*WHAT TO DO*
Only the lines from the one containing "hem_seam_thread();" through the one containing "for corner in" are wanted. Give them again exactly, both ends included.

--------------------------------

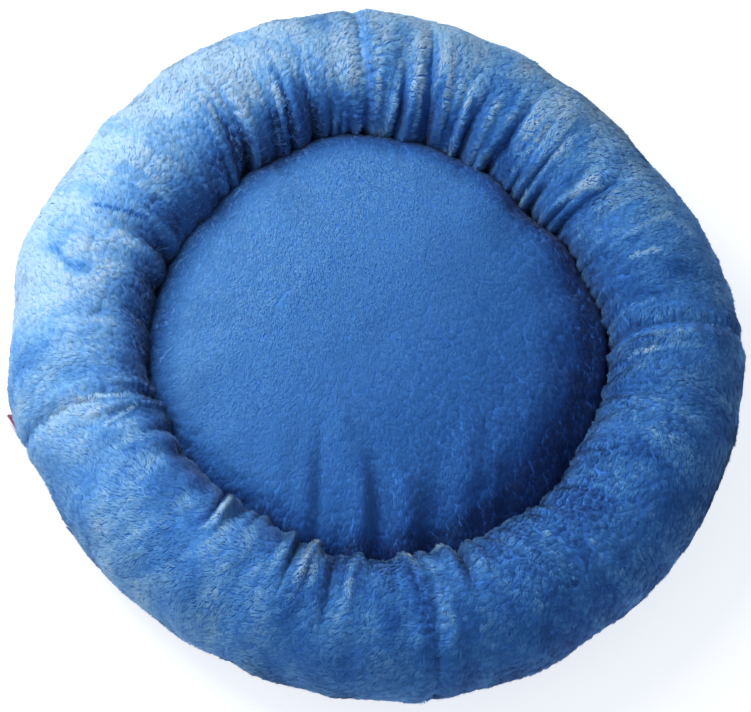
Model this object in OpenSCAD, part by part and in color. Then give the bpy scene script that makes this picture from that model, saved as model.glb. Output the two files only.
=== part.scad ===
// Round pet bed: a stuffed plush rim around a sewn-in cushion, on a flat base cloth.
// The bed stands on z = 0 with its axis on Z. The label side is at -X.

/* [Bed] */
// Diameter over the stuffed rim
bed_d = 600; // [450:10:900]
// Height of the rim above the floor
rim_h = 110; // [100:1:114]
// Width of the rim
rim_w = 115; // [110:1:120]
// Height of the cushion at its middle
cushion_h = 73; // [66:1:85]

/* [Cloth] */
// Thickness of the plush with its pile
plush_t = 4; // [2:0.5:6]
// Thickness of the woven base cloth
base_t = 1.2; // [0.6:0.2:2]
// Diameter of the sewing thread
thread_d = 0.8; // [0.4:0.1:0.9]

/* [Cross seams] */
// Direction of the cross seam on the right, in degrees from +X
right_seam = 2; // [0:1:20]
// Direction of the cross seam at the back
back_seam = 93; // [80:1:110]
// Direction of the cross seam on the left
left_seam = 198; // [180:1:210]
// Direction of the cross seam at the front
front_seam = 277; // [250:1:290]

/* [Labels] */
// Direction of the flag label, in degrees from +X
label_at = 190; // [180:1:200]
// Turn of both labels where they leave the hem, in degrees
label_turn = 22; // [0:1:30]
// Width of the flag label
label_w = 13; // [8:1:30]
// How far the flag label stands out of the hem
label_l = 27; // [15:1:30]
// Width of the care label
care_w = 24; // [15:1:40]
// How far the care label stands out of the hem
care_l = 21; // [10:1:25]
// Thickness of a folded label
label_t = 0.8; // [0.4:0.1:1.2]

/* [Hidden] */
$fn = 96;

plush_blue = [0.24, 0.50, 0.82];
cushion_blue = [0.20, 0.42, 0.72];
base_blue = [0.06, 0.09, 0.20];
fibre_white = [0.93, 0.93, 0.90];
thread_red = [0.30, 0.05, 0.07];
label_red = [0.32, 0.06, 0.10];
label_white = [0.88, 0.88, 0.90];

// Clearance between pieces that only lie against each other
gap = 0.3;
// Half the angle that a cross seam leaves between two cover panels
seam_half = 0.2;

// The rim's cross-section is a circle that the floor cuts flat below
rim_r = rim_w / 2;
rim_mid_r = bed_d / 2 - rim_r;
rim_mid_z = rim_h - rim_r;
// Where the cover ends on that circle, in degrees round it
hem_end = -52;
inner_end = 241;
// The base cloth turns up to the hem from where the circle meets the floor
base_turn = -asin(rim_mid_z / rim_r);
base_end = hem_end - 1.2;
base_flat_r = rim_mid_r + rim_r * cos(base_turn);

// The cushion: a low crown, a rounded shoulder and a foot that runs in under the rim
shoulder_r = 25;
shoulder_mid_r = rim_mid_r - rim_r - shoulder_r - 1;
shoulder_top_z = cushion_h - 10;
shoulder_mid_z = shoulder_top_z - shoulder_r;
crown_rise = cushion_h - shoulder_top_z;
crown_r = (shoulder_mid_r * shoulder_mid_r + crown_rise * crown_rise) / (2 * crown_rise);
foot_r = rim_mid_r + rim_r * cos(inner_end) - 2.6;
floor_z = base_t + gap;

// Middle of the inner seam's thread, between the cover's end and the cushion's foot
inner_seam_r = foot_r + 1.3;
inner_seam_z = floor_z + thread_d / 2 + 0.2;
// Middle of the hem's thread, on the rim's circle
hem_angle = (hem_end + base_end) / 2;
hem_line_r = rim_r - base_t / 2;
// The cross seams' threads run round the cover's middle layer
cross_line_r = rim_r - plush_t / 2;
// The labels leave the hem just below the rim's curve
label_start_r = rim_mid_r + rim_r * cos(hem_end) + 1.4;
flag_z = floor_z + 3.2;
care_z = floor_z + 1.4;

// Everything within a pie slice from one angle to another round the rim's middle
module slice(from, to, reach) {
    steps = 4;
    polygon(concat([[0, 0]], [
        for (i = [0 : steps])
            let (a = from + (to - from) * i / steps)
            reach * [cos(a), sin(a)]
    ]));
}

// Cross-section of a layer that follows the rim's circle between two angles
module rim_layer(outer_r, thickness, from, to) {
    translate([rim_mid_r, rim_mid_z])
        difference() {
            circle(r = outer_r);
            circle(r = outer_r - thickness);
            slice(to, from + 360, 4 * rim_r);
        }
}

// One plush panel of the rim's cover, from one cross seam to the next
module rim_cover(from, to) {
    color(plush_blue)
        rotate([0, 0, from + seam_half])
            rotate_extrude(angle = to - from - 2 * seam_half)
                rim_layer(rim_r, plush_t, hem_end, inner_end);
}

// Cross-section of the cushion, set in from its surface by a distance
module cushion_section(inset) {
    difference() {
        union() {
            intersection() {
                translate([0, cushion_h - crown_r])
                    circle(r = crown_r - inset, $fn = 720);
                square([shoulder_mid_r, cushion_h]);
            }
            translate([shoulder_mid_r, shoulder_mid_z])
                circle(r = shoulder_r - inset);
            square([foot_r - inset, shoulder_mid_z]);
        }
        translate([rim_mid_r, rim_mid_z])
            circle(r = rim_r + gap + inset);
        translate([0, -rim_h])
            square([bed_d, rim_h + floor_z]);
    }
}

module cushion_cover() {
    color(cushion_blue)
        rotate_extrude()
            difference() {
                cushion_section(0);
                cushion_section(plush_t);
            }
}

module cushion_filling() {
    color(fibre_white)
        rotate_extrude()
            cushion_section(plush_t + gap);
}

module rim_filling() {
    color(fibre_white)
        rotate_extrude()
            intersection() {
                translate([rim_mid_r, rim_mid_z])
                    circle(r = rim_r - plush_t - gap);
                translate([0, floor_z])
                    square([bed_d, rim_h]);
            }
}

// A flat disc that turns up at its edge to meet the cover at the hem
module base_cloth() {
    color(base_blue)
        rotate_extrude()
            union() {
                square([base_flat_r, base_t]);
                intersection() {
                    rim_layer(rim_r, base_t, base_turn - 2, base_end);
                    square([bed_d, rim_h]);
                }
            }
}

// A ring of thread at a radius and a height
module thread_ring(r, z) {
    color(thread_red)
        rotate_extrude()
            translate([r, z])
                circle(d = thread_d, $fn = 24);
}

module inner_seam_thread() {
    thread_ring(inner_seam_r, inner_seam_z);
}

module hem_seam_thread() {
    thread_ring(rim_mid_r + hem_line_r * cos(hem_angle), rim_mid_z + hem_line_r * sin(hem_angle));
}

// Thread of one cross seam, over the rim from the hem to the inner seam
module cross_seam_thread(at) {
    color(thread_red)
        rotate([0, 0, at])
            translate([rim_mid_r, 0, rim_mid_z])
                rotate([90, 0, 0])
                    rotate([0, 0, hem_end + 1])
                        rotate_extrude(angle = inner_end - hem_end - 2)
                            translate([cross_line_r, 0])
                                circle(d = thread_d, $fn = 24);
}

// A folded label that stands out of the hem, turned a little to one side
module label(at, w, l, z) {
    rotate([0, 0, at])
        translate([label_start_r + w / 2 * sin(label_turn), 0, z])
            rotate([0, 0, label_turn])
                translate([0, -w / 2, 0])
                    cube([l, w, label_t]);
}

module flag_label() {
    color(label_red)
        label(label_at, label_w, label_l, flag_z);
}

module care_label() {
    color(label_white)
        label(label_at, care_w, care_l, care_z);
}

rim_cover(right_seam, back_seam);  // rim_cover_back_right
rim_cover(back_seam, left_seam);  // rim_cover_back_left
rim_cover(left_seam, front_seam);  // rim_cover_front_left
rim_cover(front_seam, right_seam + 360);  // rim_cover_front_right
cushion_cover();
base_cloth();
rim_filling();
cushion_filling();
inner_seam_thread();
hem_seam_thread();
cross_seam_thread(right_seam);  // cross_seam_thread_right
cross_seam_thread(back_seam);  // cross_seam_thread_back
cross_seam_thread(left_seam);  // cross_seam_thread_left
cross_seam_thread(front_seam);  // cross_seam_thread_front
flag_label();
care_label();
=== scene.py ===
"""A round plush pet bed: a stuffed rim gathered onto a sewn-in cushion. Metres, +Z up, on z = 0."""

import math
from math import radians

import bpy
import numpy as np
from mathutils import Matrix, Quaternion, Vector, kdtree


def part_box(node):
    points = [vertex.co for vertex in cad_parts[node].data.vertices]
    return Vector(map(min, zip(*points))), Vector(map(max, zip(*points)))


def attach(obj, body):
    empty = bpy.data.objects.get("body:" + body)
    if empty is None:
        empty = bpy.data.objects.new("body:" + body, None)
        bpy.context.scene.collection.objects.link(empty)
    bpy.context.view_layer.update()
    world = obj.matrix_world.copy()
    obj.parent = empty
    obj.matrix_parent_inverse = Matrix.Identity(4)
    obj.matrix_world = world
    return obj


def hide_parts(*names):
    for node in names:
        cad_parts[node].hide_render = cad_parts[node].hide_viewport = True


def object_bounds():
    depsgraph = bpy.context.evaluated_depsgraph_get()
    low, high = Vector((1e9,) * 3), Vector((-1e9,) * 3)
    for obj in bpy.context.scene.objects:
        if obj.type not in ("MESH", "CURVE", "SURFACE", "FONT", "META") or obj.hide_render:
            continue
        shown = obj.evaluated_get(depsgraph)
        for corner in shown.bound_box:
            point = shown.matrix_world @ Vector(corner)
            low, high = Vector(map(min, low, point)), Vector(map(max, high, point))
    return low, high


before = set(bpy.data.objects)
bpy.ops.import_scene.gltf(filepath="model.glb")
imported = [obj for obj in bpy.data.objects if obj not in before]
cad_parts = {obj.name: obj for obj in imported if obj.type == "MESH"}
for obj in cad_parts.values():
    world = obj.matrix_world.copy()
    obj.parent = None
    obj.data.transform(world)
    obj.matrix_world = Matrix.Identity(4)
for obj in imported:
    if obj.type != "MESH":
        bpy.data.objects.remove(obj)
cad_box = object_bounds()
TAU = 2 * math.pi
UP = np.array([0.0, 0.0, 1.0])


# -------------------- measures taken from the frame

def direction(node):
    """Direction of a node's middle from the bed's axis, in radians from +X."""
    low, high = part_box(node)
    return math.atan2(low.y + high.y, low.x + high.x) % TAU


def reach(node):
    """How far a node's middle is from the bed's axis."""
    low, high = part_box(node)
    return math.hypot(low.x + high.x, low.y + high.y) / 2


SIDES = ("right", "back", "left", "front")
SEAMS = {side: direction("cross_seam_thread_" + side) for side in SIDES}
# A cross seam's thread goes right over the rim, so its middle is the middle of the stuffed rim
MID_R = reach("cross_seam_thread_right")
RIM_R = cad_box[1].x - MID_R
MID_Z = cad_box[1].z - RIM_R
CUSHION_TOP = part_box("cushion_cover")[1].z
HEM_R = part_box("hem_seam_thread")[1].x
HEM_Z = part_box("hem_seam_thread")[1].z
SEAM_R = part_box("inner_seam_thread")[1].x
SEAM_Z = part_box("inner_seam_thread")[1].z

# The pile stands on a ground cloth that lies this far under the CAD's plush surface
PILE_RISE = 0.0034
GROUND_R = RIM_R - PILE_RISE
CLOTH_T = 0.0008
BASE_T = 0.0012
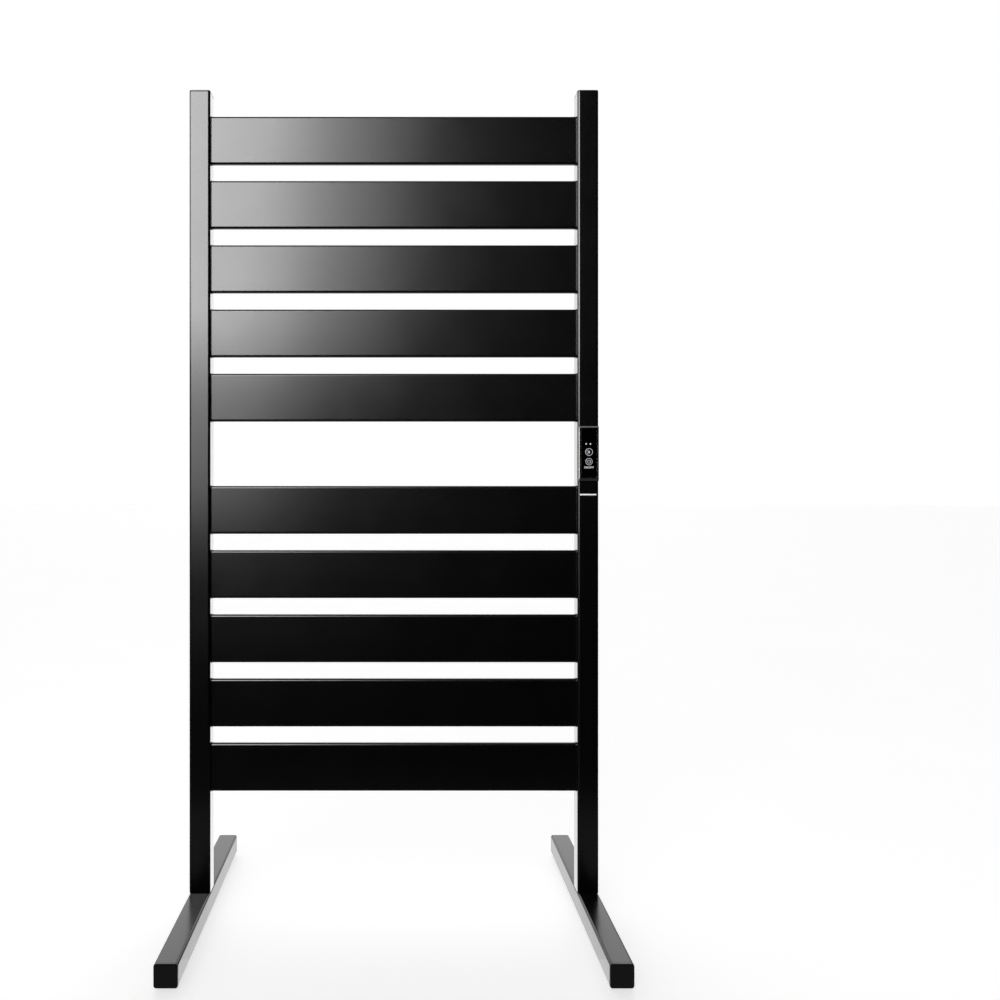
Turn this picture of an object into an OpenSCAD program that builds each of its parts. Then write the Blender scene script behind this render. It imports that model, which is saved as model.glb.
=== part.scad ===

--------------------------------

*OUTPUT BELOW*
hem_seam_thread();
cross_seam_thread(right_seam);  // cross_seam_thread_right
cross_seam_thread(back_seam);  // cross_seam_thread_back
cross_seam_thread(left_seam);  // cross_seam_thread_left
cross_seam_thread(front_seam);  // cross_seam_thread_front
flag_label();
care_label();
=== scene.py ===
"""A round plush pet bed: a stuffed rim gathered onto a sewn-in cushion. Metres, +Z up, on z = 0."""

import math
from math import radians

import bpy
import numpy as np
from mathutils import Matrix, Quaternion, Vector, kdtree


def part_box(node):
    points = [vertex.co for vertex in cad_parts[node].data.vertices]
    return Vector(map(min, zip(*points))), Vector(map(max, zip(*points)))


def attach(obj, body):
    empty = bpy.data.objects.get("body:" + body)
    if empty is None:
        empty = bpy.data.objects.new("body:" + body, None)
        bpy.context.scene.collection.objects.link(empty)
    bpy.context.view_layer.update()
    world = obj.matrix_world.copy()
    obj.parent = empty
    obj.matrix_parent_inverse = Matrix.Identity(4)
    obj.matrix_world = world
    return obj


def hide_parts(*names):
    for node in names:
        cad_parts[node].hide_render = cad_parts[node].hide_viewport = True


def object_bounds():
    depsgraph = bpy.context.evaluated_depsgraph_get()
    low, high = Vector((1e9,) * 3), Vector((-1e9,) * 3)
    for obj in bpy.context.scene.objects:
        if obj.type not in ("MESH", "CURVE", "SURFACE", "FONT", "META") or obj.hide_render:
            continue
        shown = obj.evaluated_get(depsgraph)
        for corner in shown.bound_box:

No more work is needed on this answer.